Le retour de la présence de l’Etat, avec toutes ses prérogatives régaliennes, constitue sans doute la condition sine qua none de la paix et de la sécurité dans ces zones longtemps désertées par les services sociaux de base. C’est pourquoi, la communauté financière internationale devra tout faire pour aider les pays du Sahel à amorcer leur développement économique et social afin de conjurer le spectre de l’effondrement de la structure étatique des pays du Sahel. A ce sujet, certaines voix se sont élevées pour demander un Plan Marshall pour le Sahel, c’est-à-dire comme cette aide américaine apportée à l’Europe au lendemain de la Seconde Guerre Mondiale pour la reconstruction du Vieux Continent. C’est à cette grande entreprise que s’attelle le Président nigérien depuis plusieurs années, en dépit de la réticence inexplicable des bailleurs de fonds.

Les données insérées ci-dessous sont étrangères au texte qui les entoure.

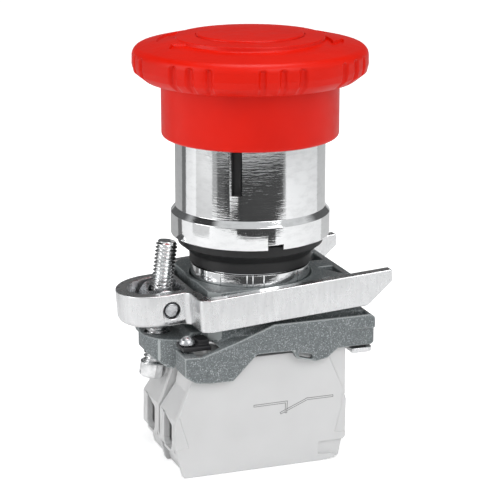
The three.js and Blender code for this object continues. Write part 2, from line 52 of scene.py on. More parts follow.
# ---------------------------------------------------------------- camera
CAMERA_DISTANCE = 0.36
CAMERA_AZIMUTH = math.radians(-20.1)
CAMERA_PITCH = math.radians(14.88)
CAMERA_LENS = 141.77
CAMERA_SHIFT = (-0.0004, -0.0387)


def make_camera():
    data = bpy.data.cameras.new("camera")
    data.lens = CAMERA_LENS
    data.sensor_width = 36
    data.shift_x, data.shift_y = CAMERA_SHIFT
    camera = bpy.data.objects.new("camera", data)
    back = Vector((
        math.sin(CAMERA_AZIMUTH) * math.cos(CAMERA_PITCH),
        -math.cos(CAMERA_AZIMUTH) * math.cos(CAMERA_PITCH),
        math.sin(CAMERA_PITCH),
    ))
    camera.location = back * CAMERA_DISTANCE
    camera.rotation_mode = "QUATERNION"
    camera.rotation_quaternion = (-back).to_track_quat("-Z", "Y")
    bpy.context.scene.collection.objects.link(camera)
    bpy.context.scene.camera = camera


# ---------------------------------------------------------------- materials
def new_material(name, color, metallic, roughness, **values):
    """A Principled material. values sets other sockets by name, with _ for spaces."""
    material = bpy.data.materials.new(name)
    material.use_nodes = True
    tree = material.node_tree
    surface = tree.nodes["Principled BSDF"]
    surface.inputs["Base Color"].default_value = (*color, 1)
    surface.inputs["Metallic"].default_value = metallic
    surface.inputs["Roughness"].default_value = roughness
    for key, value in values.items():
        surface.inputs[key.replace("_", " ")].default_value = value
    return material, tree, surface


def coordinates(tree, scale):
    """Object coordinates in millimetres, stretched by scale along x, y and z."""
    place = tree.nodes.new("ShaderNodeTexCoord")
    mapping = tree.nodes.new("ShaderNodeMapping")
    mapping.inputs["Scale"].default_value = [1000 * s for s in scale]
    tree.links.new(place.outputs["Object"], mapping.inputs["Vector"])
    return mapping.outputs["Vector"]


def noise(tree, scale=(1, 1, 1), detail=3, rough=0.5):
    """Smooth noise, about one feature for each millimetre at scale 1."""
    node = tree.nodes.new("ShaderNodeTexNoise")
    node.inputs["Scale"].default_value = 1
    node.inputs["Detail"].default_value = detail
    node.inputs["Roughness"].default_value = rough
    tree.links.new(coordinates(tree, scale), node.inputs["Vector"])
    return node.outputs["Fac"]


def remap(tree, value, low, high, to_low, to_high):
    """value carried from the range low to high over to another range, and held inside it."""
    node = tree.nodes.new("ShaderNodeMapRange")
    for key, number in zip(("From Min", "From Max", "To Min", "To Max"), (low, high, to_low, to_high)):
        node.inputs[key].default_value = number
    tree.links.new(value, node.inputs["Value"])
    return node.outputs["Result"]


def blend_colors(tree, fac, first, second):
    """The first colour where fac is 0 and the second where it is 1."""
    node = tree.nodes.new("ShaderNodeMix")
    node.data_type = "RGBA"
    tree.links.new(fac, node.inputs["Factor"])
    for socket, color in ((node.inputs["A"], first), (node.inputs["B"], second)):
        if isinstance(color, tuple):
            socket.default_value = (*color, 1)
        else:
            tree.links.new(color, socket)
    return node.outputs["Result"]


def math_node(tree, operation, first, second):
    node = tree.nodes.new("ShaderNodeMath")
    node.operation = operation
    tree.links.new(first, node.inputs[0])
    tree.links.new(second, node.inputs[1])
    return node.outputs["Value"]


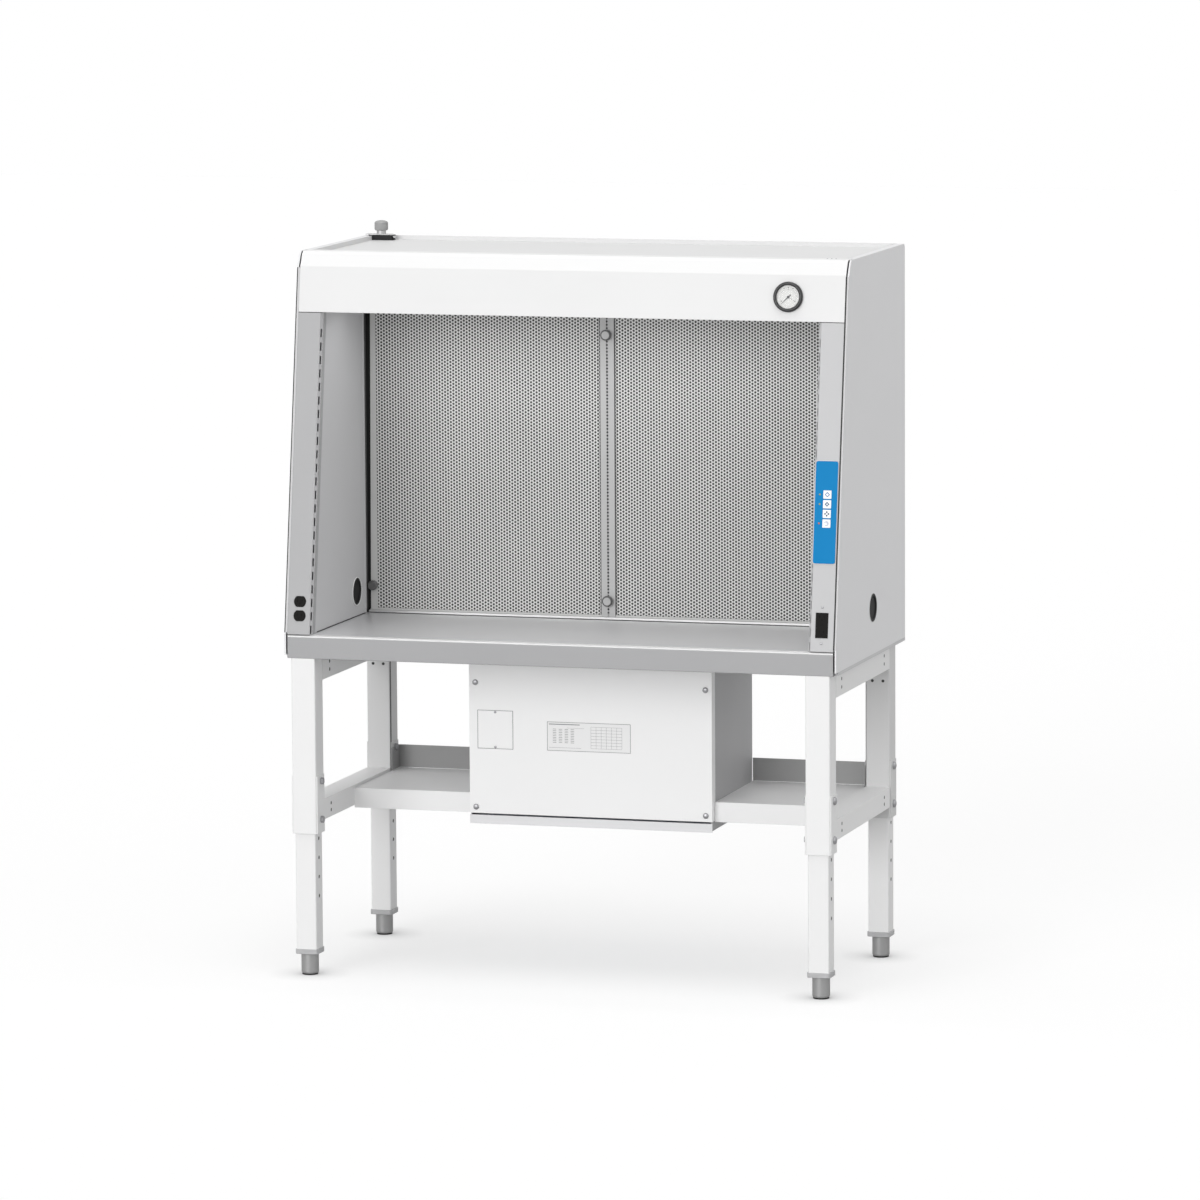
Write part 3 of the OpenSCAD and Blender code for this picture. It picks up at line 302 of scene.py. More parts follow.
BRUSHED = finish("brushed_stainless", grey(0.84, 0.005), 0.33, metal=0.45, relief=BRUSH, depth=0.00003,
               drift=0.05, edge=0.003)
SCREEN_METAL = finish("perforated_sheet", (0.86, 0.86, 0.855), 0.5, relief=PEEL, depth=0.00003, drift=0.08)
MARGIN_METAL = finish("screen_margin", (0.76, 0.76, 0.755), 0.5, drift=0.04)
# painted shade: the solid screens behind the holes are painted dark, for the shade seen through the holes
HOLES_SHADE = finish("painted_shade_behind_holes", grey(0.29), 0.8, drift=0.15)
ALUMINIUM = finish("satin_aluminium", grey(0.72), 0.38, metal=0.6, relief=BRUSH, depth=0.00004)
STRIP_METAL = finish("strip_metal", grey(0.70), 0.6, drift=0.04)
KNOB_METAL = finish("knob_metal", grey(0.62), 0.45, metal=0.3, drift=0.04)
ZINC = finish("satin_zinc", grey(0.66, 0.01), 0.36, metal=0.8, drift=0.08)
TURNED = finish("turned_foot", grey(0.66), 0.38, metal=0.5, drift=0.1, edge=0.002)
BLACK = finish("black_plastic", grey(0.09), 0.42, relief=PEEL, depth=0.00004, edge=0.0006)
CLAMP_GREY = finish("clamp_plastic", grey(0.36), 0.3, edge=0.0015)
SOCKET = finish("socket_black", (0.06, 0.055, 0.05), 0.6, drift=0.1, edge=0.0006)
SOCKET.node_tree.nodes["Principled BSDF"].inputs["Specular IOR Level"].default_value = 0.15
RUBBER = finish("black_rubber", grey(0.07, 0.005), 0.75, relief=PEEL, depth=0.00008)
BEZEL = finish("bezel_black", grey(0.13, 0.005), 0.35, relief=PEEL, depth=0.00003)
# painted shade: grey for shaded wall ends and recesses
SHADE_GREY = finish("painted_shade_grey", grey(0.30), 0.7)
FIELD = finish("dial_field", (0.88, 0.88, 0.87), 0.6, drift=0.01, edge=0.0002)
DIAL = finish("dial_white", (0.95, 0.95, 0.94), 0.6, drift=0.01, edge=0.0002)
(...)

En réalité l’Occident devrait comprendre que le combat que mènent les dirigeants des pays du Sahel n’est pas seulement le leur, mais comme le dit le Président Issoufou, la paix est une denrée universelle. Si aujourd’hui, par cupidité ou par de sombres calculs stupides, les décideurs occidentaux qui détiennent les cordons de la bourse rechignent à accompagner les Etats du Sahel dans leurs efforts pour endiguer l’insécurité chronique, non seulement une crise migratoire sans précédent s’abattra sur leurs côtes, mais aussi ils devront faire face à une armée de terroristes sur leurs terres qu’ils n’auront pas voulu combattre en amont. Un euro refusé aujourd’hui au Sahel, équivaudra, demain des milliers lorsqu’il s’agira de faire face à l’hydre terroriste sur leur propre sol.